Productivity apps and methods are perhaps among the most abundant Mac apps out there, but they all take the same kind of approach to getting things done: they only help you accomplish tasks, without really lending a hand in choosing what’s really important. You can get a dozen tasks crossed off by the end of your day, but if they’re mundane and unimportant, what good is that?
Today we’ll be talking about an app called Eisenpower, that incorporates a method to help you prioritize and classify your tasks, in order to realize what’s really important and what isn’t. Interested?
Dwight D. Eisenhower’s Urgency Importance Matrix
Did you know 34th President of the United States Dwight D. Eisenhower had his own productivity method? I didn’t, so I was pretty interested to hear about it. Turns out he marked his tasks by importance and urgency, therefore arranging them into four categories comformed into a matrix, which are the following in order of importance:
- Urgent and Important: Tasks that need to be done right away and that hold relevancy. E.g. Paying urgent bills, delivering timely work.

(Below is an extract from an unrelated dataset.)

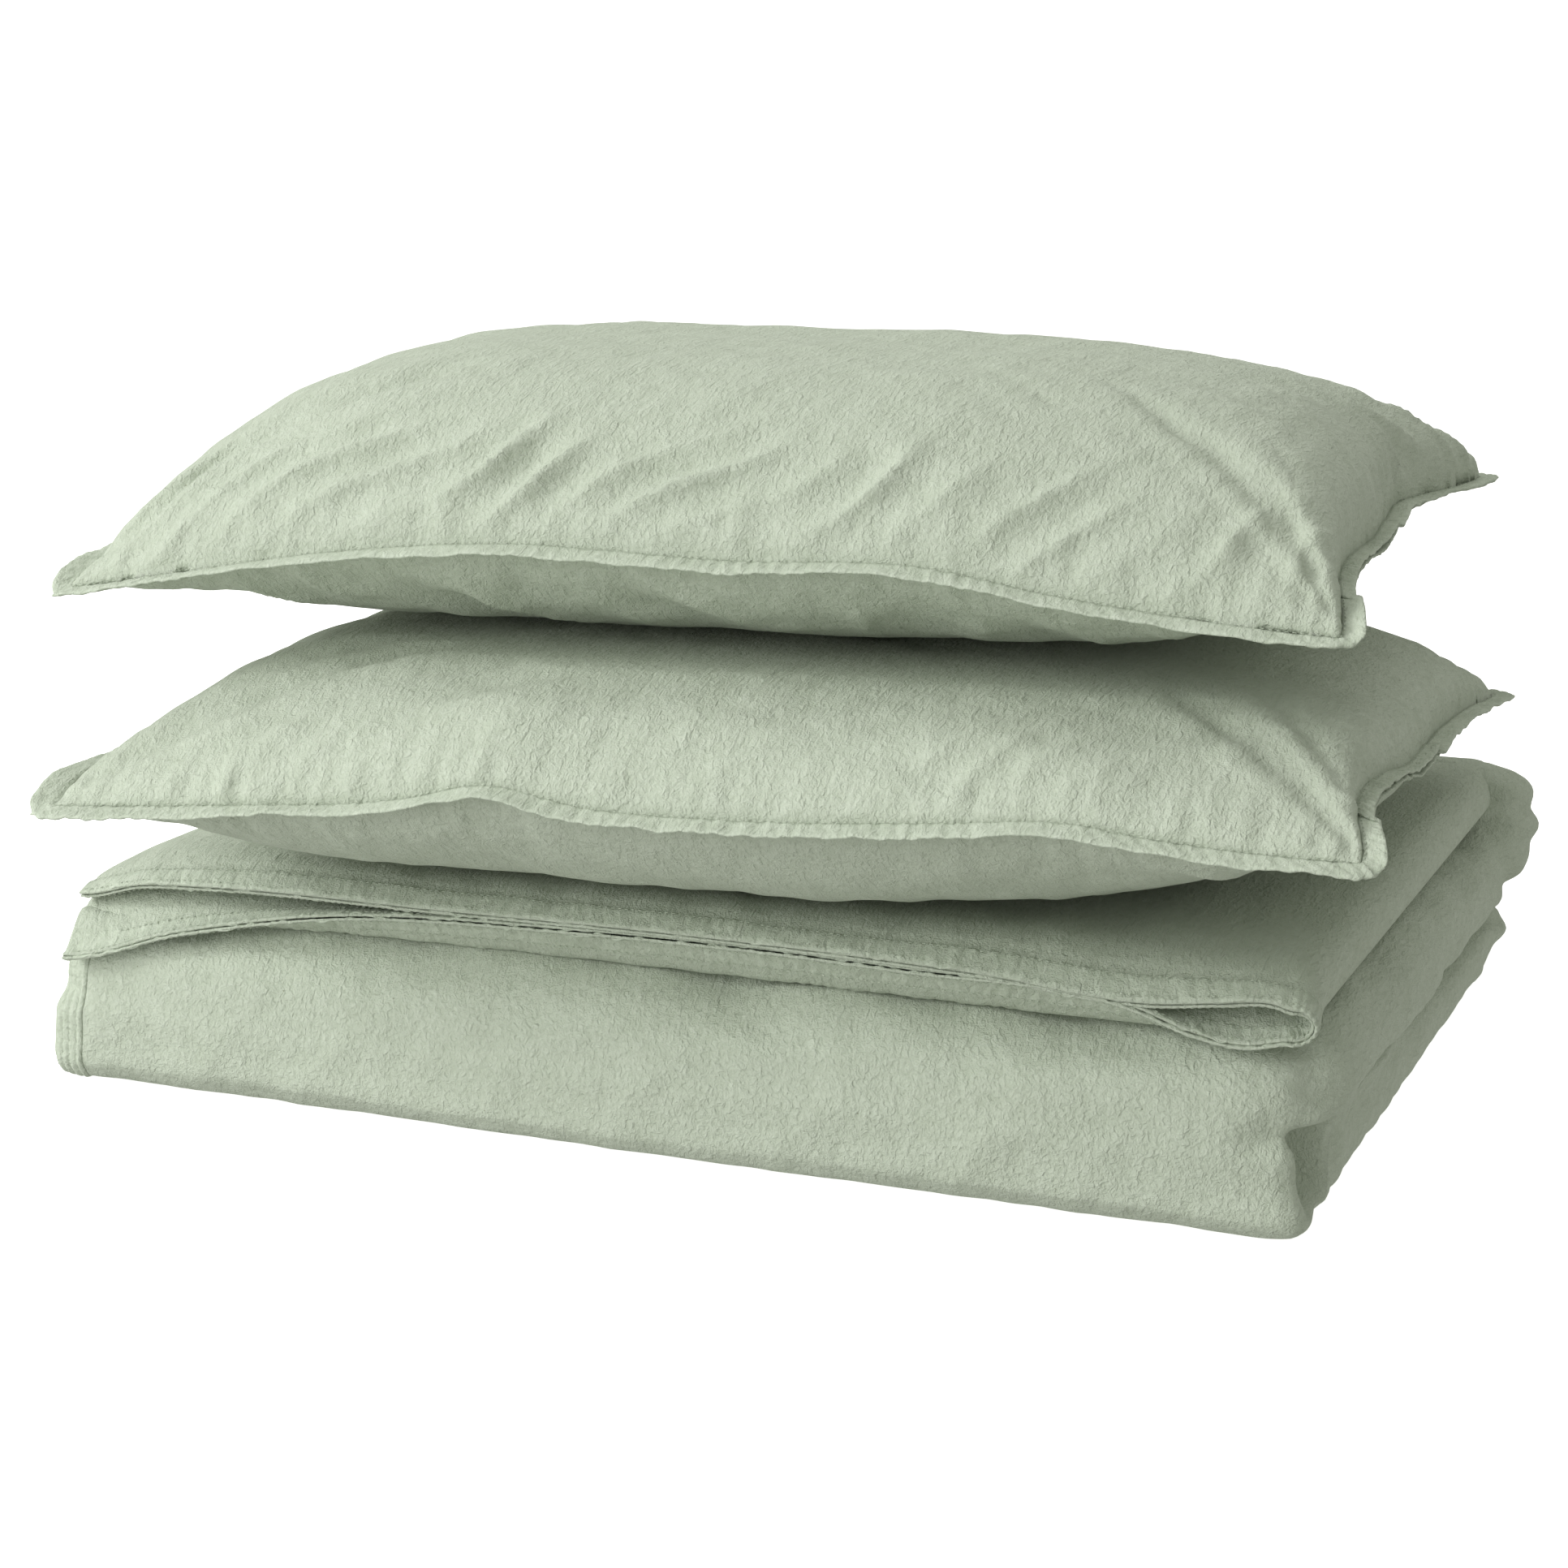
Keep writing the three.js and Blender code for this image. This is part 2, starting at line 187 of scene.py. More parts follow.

- Important and Not Urgent: Tasks that could be done later, but that are vital. E.g. email, regular work.
- Urgent and Non-Important: Tasks that demand one’s attention but that might not be relevant to your goals. E.g. phone calls, notifications, etc.
- Not Urgent and Not Important: Everything else that isn’t relevant and does not require immediate attention. E.g. time-wasting work and distractions
“What is important is seldom urgent and what is urgent is seldom important”
President Eisenhower based his method around this quote, and it holds a lot of importance for anyone who wants to start using his matrix.
If we follow through with this quote, Urgent and Important tasks need doing as soon as possible, followed by the Important & Not Urgent tasks. Then we move on to Urgent and Non-Important tasks, which we should not really spend time on, but they do call for attention so it’s best to find an appropriate way to deal with them that does not hinge on our productivity. Lastly, just forget about the Non Important and Non Urgent tasks, your Facebook game invites can wait.
So the method caught your interest, but how can you start using it in your Mac? That’s where Eisenpower comes in. It’s a Mac app thought around this method, and the way it approaches it is quite simple and understandable.
Categories and Projects
Projects are the equivalent of a “notebook” or a “list” in other task managers. You can set different projects to keep unrelated tasks from colliding with each other. This way you can have a project for your work and another for things that need to be done at home.
Each project consists of four blocks, each representing a category in the method. By default these are named differently, in order to make tasks more organic and easy to classify. The categories are “Do First”, “Schedule”, “Delegate”, and “Really?!”. Some of those titles are a little misleading, depending on your take on what goes into each category, but they do a good job at explaining the method to a newcomer. If you’re already comfortable with the method, you can specify different labels for your categories in each project.
As each block is managed like a list, creating an item is easy and intuitive, you just have to select the category where your task will go in, double click it, and start typing its title. Then, you can just leave your tasks there up for completion, or you can interact with them. For example, if a task changes priority, it’s easy to drag them into another category.
There’s also integration with Reminders. You just have to press the bell button next to the title of your tasks to set a reminder with a date and hour, which will immediately be sent to your Reminders app and all of your iCloud synced devices under a previously specified reminders list. Speaking of iCloud, Eisenpower can keep track of all your tasks across multiple Macs. And if you’d like to share a task via email, Twitter, Facebook or iMessage, there’s also functionality for that.
Does It Work?
As always the answer is: it might, depending on how you work. The Eisenhower method is simple to understand, but not to maintain. Debating whether one task is important or urgent and all the other permutations can be demanding and confusing, making the method not as straight-forward at times.
The app Eisenpower is not exclusively bound to this method though, and you could use it to classify tasks in whatever priority you’d like. The ability to rename categories under each different project makes the app quite versatile, giving you the possility to use it as a regular task manager with double organization.
There’s something to the idea of doing only what’s necessary. I’ve heard before that at the beginning of your day you should mark the tasks that if completed, will make you feel succesful at the end of the day. Perhaps using this system to classify all of your daily tasks for a few weeks will help you identify easily what needs doing and which tasks are just mundane and a waste of time.
Eisenpower is a very simple app, and if you’re interested in following the Eisenhower method, it’ll do a fine job at helping you arrange your matrix in your computer. The app itself is quite versatile and it’ll work for more than just the one method. Features like Reminders integration, iCloud syncing and multiple project support make it quite robust, but it never feels overwhelming or complicated.
As far as the method goes, you need to decide what works for you and what doesn’t. Giving this one a try will at least help you realize which tasks in your workflow are important and which ones should be dropped, which is something that other productivity methods don’t even touch. Further than that, this method won’t really help you stay on track while doing those tasks. So if you feel that is something you need, then you might want to look elsewhere.
But what do you think? Have you used this method or any similar ones? Would you be interested in trying it?